The three aeronauts and their wives were quartered in the residence of the U.S. Ambassador on the rue du Faubourg St. Honorè—where Larry Newman pulled the short straw to decide who would sleep in the bed occupied by Charles Lindbergh 50 years before.
The frenzy of "Le Ballon" continued in Paris over the weekend. Bartenders invented cocktails for the occasion, with one popular balloonists bomb containing one part vodka, one part Grand Marnier, a shot of bourbon and a dash of grenadine, all flamed with cognac. (Not to be outdone, Ned's El Portal Lounge back in Albuquerque offered a Double Eagle Special: rum, peach brandy, Galliano and a dash of cream.)
To hear the folks in Albuquerque tell it, they had been confident all along. A local seer calling himself Agonistes Ramu said that he had conjured a "picturization" of the three men crossing the Atlantic and landing "with all the people shouting their hurrahs." In particular, he pointed out, Abruzzo was in just the right cycle. And New Mexico Governor Jerry Apodaca declared lavishly, "Through your gallant efforts you have set a record in the great tradition of the conquistadores who centuries ago ventured out conquering new frontiers."
More fun is planned for the heroes' return, including a ticker-tape parade in Albuquerque, although nobody is entirely sure where the ticker tape is going to come from or how it is going to be showered down from a dizzy height, a near impossibility in a city where the buildings are mostly two-story adobe structures.
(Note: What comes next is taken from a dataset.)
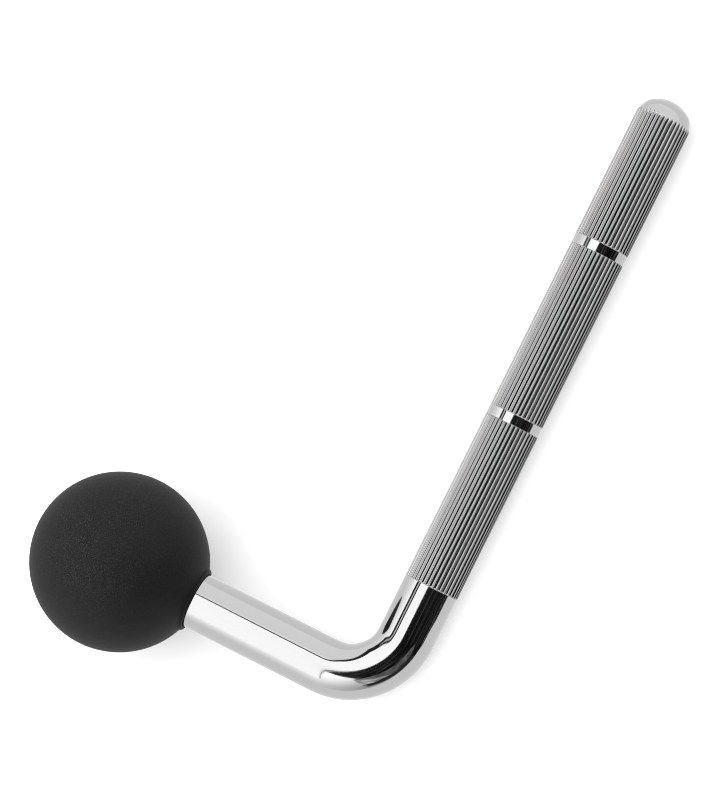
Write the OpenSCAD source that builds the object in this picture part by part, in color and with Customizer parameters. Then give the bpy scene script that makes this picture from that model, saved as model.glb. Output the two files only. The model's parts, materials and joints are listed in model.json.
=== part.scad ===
// Ball-ended massage handle: a cranked chrome-plated bar with a fluted grip and a rubber ball.
// The handle lies as it rests on a table, on the underside of its long arm and on its ball.
// Axes: +X along the long arm towards its domed end, +Z up. Millimetres.

/* [Bar] */
// Diameter of the bar, and of its bands
bar_d = 20; // [16:0.5:26]
// Radius of the bend, on the bar's centre line
bend_r = 22; // [20:0.5:34]
// Smooth length between the bend and the grip
neck_l = 19; // [6:0.5:60]

/* [Grip] */
// Lengths of the fluted stretches, from the neck to the dome
flute_l = [63, 63, 49]; // [20:1:120]
// Width of each smooth band between two fluted stretches
band_l = 3.5; // [1:0.5:12]
// Number of flutes around the grip
flute_n = 40; // [24:1:60]
// Depth of a flute below the plain bar
flute_depth = 0.45; // [0.2:0.05:0.8]
// Height that the crests between flutes lie under the plain bar
crest_drop = 0.05; // [0.02:0.01:0.15]
// Radius of a flute's round bottom
flute_r = 0.75; // [0.3:0.05:0.9]
// Height of the domed end
dome_h = 6.8; // [4:0.1:8]
// Step from the plain bar down to the foot of the dome
dome_step = 0.25; // [0:0.05:0.4]
// Length of the cone at the foot of the dome
dome_taper = 1.8; // [1:0.1:3]
// Lean of that cone from the bar's axis, in degrees
dome_lean = 20; // [10:1:30]
// Radius of the dome's shoulder
knuckle_r = 6; // [4:0.1:7]

/* [Ball] */
// Diameter of the ball
ball_d = 63.5; // [54:0.5:90]
// Distance from the corner of the two centre lines to the ball's centre
arm_l = 102.5; // [85:0.5:160]
// Distance from the ball's centre to the end face of the bar inside it
bar_end = 12.5; // [10:0.5:18]
// Radius of the bead that the rubber raises around the bar
lip_r = 0.9; // [0.4:0.1:1.5]

/* [Fastening inside the ball] */
// Thread diameter of the stud
stud_d = 12; // [8:1:12]
// Thread pitch of the stud
stud_pitch = 1.75; // [1:0.25:2]
// Length of the stud
stud_l = 40; // [32:1:44]
// Length of stud that is screwed into the bar
stud_in_bar = 20; // [14:1:22]
// Radial clearance between the stud and its tapped holes
thread_clearance = 0.05; // [0.02:0.01:0.1]
// Depth left free behind each end of the stud
hole_spare = 2; // [1:0.5:4]
// Diameter of the steel core that is moulded into the ball
core_d = 20; // [18:0.5:24]
// Diameter of the core's flange
flange_d = 30; // [26:0.5:36]
// Thickness of the core's flange
flange_t = 3; // [2:0.5:5]
// Length of solid core beyond its tapped hole
core_bottom = 3; // [2:0.5:5]
// Number of grooves that key the core into the rubber
key_n = 2; // [1:1:3]
// Width and depth of a keying groove
key_w = 2; // [1:0.5:3]
key_depth = 1; // [0.5:0.25:1.5]
// Thickness of the lock washer between the bar and the core
washer_t = 1.5; // [1:0.25:3]
// Outside diameter of the lock washer
washer_d = 18; // [15:0.5:20]
// Number of teeth around the lock washer
tooth_n = 12; // [6:1:18]

/* [Hidden] */
$fn = 96;

eps = 0.01;
bar_r = bar_d / 2;
ball_r = ball_d / 2;
flute_at = bar_r - flute_depth + flute_r;
grip_start = bend_r + neck_l;
grip_l = flute_l[0] + flute_l[1] + flute_l[2] + 2 * band_l;
grip_end = grip_start + grip_l;
bar_tip = grip_end + dome_h;

// Dome: a short cone, a shoulder arc that leaves it smoothly, and a crown arc that closes it.
// The arcs lie in a plane through the bar's axis, with each place given as [radius, height].
dome_r = bar_r - dome_step;
cone_end = [dome_r - dome_taper * tan(dome_lean), dome_taper];
cone_way = [cos(dome_lean), sin(dome_lean)];
knuckle = cone_end - knuckle_r * cone_way;
crown_gap = dome_h - knuckle_r;
crown_drop = (knuckle * knuckle - crown_gap * crown_gap) / (2 * (crown_gap - knuckle[1]));
crown_r = dome_h + crown_drop;
crown_way = (knuckle + [0, crown_drop]) / (crown_r - knuckle_r);

// Stations inside the ball, measured from its centre along the short arm towards the bend
core_face = bar_end - washer_t;
stud_inner = bar_end + stud_in_bar - stud_l;
core_hole = stud_inner - hole_spare;
core_foot = core_hole - core_bottom;
stud_outer = bar_end + stud_in_bar;
bar_hole = stud_outer + hole_spare;
hole_r = stud_d / 2 + thread_clearance;
mouth = sqrt(ball_r * ball_r - bar_r * bar_r);

// The bar and the ball both touch the table, so the plane of the handle leans by this angle
lean = asin((ball_r - bar_r) / arm_l);
x_low = -ball_r;
x_high = bar_tip;
y_low = -bar_r;
y_high = arm_l * cos(lean) + ball_r;

// Carries a shape from the handle's own plane to the table, with the origin under the middle
module on_table()
    translate([-(x_low + x_high) / 2, -(y_low + y_high) / 2, bar_r])
        rotate([lean, 0, 0])
            children();

// Turns a shape about Z into one about the short arm, with its origin at the ball's centre
// and its +Z pointing from the ball to the bend
module along_arm()
    translate([0, arm_l, 0]) rotate([90, 0, 0]) children();

// Turns a shape about Z into one about the long arm, standing at distance x from the corner
module along_grip(x)
    translate([x, 0, 0]) rotate([0, 90, 0]) children();

module ring(outer, inner, height)
    difference() {
        cylinder(r = outer, h = height);
        translate([0, 0, -eps]) cylinder(r = inner, h = height + 2 * eps);
    }

// The round bottoms of all the flutes, as they cut into the bar's section
module flute_cuts()
    for (i = [0 : flute_n - 1])
        rotate(i * 360 / flute_n)
            translate([flute_at, 0]) circle(r = flute_r, $fn = 24);

module flute_profile()
    difference() {
        circle(r = bar_r - crest_drop);
        flute_cuts();
    }

module dome_profile() {
    cone_foot = knuckle - knuckle[1] / cone_way[1] * cone_way;
    crown_foot = knuckle - knuckle[1] / crown_way[1] * crown_way;
    cone_edge = knuckle + 2 * knuckle_r * cone_way;
    crown_edge = knuckle + 2 * knuckle_r * crown_way;
    polygon([cone_foot, [dome_r, 0], cone_end]);
    intersection() {
        translate(knuckle) circle(r = knuckle_r);
        polygon([crown_foot, cone_foot, cone_edge, crown_edge]);
    }
    intersection() {
        translate([0, -crown_drop]) circle(r = crown_r);
        polygon([[0, 0], crown_foot, crown_edge, [0, crown_edge[1] + dome_h]]);
    }
}

module grip() {
    for (i = [0 : 2]) {
        start = grip_start + (i == 0 ? 0 : flute_l[0] + band_l)
            + (i == 2 ? flute_l[1] + band_l : 0);
        along_grip(start) linear_extrude(height = flute_l[i]) flute_profile();
        if (i < 2)
            along_grip(start + flute_l[i]) cylinder(r = bar_r, h = band_l);
    }
    along_grip(grip_end)
        difference() {
            rotate_extrude() dome_profile();
            translate([0, 0, -1]) linear_extrude(height = dome_h + 2) flute_cuts();
        }
}

module bend()
    translate([bend_r, bend_r, 0])
        rotate([0, 0, 180])
            rotate_extrude(angle = 90) translate([bend_r, 0]) circle(r = bar_r);

module short_arm()
    along_arm()
        difference() {
            translate([0, 0, bar_end]) cylinder(r = bar_r, h = arm_l - bend_r - bar_end);
            translate([0, 0, bar_end - eps]) cylinder(r = hole_r, h = bar_hole - bar_end + eps);
        }

module handle_bar()
    color("silver")
        on_table()
            union() {
                short_arm();
                bend();
                along_grip(bend_r) cylinder(r = bar_r, h = neck_l);
                grip();
            }

// Outside of the steel core: a barrel with keying grooves, and a flange at its foot
module core_shape() {
    barrel_l = core_face - core_foot - flange_t;
    difference() {
        translate([0, 0, core_foot]) cylinder(r = core_d / 2, h = core_face - core_foot);
        for (i = [1 : key_n])
            translate([0, 0, core_foot + flange_t + barrel_l * i / (key_n + 1) - key_w / 2])
                ring(core_d, core_d / 2 - key_depth, key_w);
    }
    translate([0, 0, core_foot]) cylinder(r = flange_d / 2, h = flange_t);
}

module ball()
    color("dimgray")
        on_table()
            along_arm()
                difference() {
                    union() {
                        sphere(r = ball_r);
                        rotate_extrude() translate([bar_r + lip_r, mouth - lip_r / 2]) circle(r = lip_r);
                    }
                    translate([0, 0, core_face]) cylinder(r = bar_r, h = ball_r);
                    core_shape();
                }

module ball_core()
    color("gray")
        on_table()
            along_arm()
                difference() {
                    core_shape();
                    translate([0, 0, core_hole]) cylinder(r = hole_r, h = core_face - core_hole + eps);
                }

// The threads are plain rings with the thread's depth and pitch
module joining_stud()
    color("darkgray")
        on_table()
            along_arm()
                translate([0, 0, stud_inner])
                    rotate_extrude() {
                        thread_depth = 0.61 * stud_pitch;
                        turns = floor(stud_l / stud_pitch);
                        end_l = (stud_l - turns * stud_pitch) / 2;
                        root_r = stud_d / 2 - thread_depth;
                        crests = [for (i = [0 : turns - 1], side = [0 : 1])
                            [side == 0 ? root_r : stud_d / 2,
                             end_l + (i + side / 2) * stud_pitch]];
                        polygon(concat([[0, 0], [root_r, 0]], crests,
                            [[root_r, stud_l - end_l], [root_r, stud_l], [0, stud_l]]));
                    }

module lock_washer()
    color("gainsboro")
        on_table()
            along_arm()
                translate([0, 0, core_face])
                    difference() {
                        ring(washer_d / 2, hole_r, washer_t);
                        for (i = [0 : tooth_n - 1])
                            rotate(i * 360 / tooth_n)
                                translate([washer_d / 2, 0, -eps])
                                    cylinder(r = washer_d / tooth_n / 2, h = washer_t + 2 * eps);
                    }

handle_bar();
ball();
ball_core();
joining_stud();
lock_washer();
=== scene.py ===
"""Ball-ended massage tool: a cranked, fluted chrome bar with a moulded rubber ball.

Laid out as an add-on with one operator for each piece and one for the stage. Run as a script, it
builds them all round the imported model. Lengths are metres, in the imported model's own frame.
"""
import json
import math

import bpy
import numpy as np
from mathutils import Matrix, Vector


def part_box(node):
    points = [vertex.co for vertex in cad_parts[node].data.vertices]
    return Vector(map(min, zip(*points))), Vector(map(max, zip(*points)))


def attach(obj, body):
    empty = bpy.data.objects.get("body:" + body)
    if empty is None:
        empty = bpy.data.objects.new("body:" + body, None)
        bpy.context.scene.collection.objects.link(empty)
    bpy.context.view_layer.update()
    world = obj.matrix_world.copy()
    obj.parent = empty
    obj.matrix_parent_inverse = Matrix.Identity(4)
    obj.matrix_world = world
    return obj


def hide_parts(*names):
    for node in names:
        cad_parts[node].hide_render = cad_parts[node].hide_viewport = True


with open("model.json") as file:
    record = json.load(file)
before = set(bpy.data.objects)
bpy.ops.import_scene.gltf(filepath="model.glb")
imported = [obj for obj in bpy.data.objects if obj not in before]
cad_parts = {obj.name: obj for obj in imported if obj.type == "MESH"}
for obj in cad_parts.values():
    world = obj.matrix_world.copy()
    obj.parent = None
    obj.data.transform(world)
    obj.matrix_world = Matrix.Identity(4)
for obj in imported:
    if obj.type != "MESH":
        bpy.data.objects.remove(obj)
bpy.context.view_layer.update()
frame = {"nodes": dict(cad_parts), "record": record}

bl_info = {
    "name": "Ball-Ended Massage Tool",
    "version": (1, 0, 0),
    "blender": (4, 5, 0),
    "location": "3D View > Sidebar > Massage Tool",
    "description": "Builds a fluted chrome bar with a rubber ball, and the stage it is shown on",
    "category": "Object",
}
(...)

The balloonists would not be heading home for a few days at least, although when they do they will move fast, having accepted a free trip aboard an Air France Concorde. And now they have other plans. The idea came to Abruzzo in the middle of the night on Thursday, when you would have expected him to be deeply asleep. How about circumnavigating the world by balloon à la Jules Verne's Phileas Fogg? Thirty days is what it should take, he reckons. Anderson is not entirely dismissive. "All great projects start as ideas," he points out.
"Ces merveilleux fous volants," Figaro called them last week: those marvelous flying idiots. Around the world? They're just crazy enough to make it.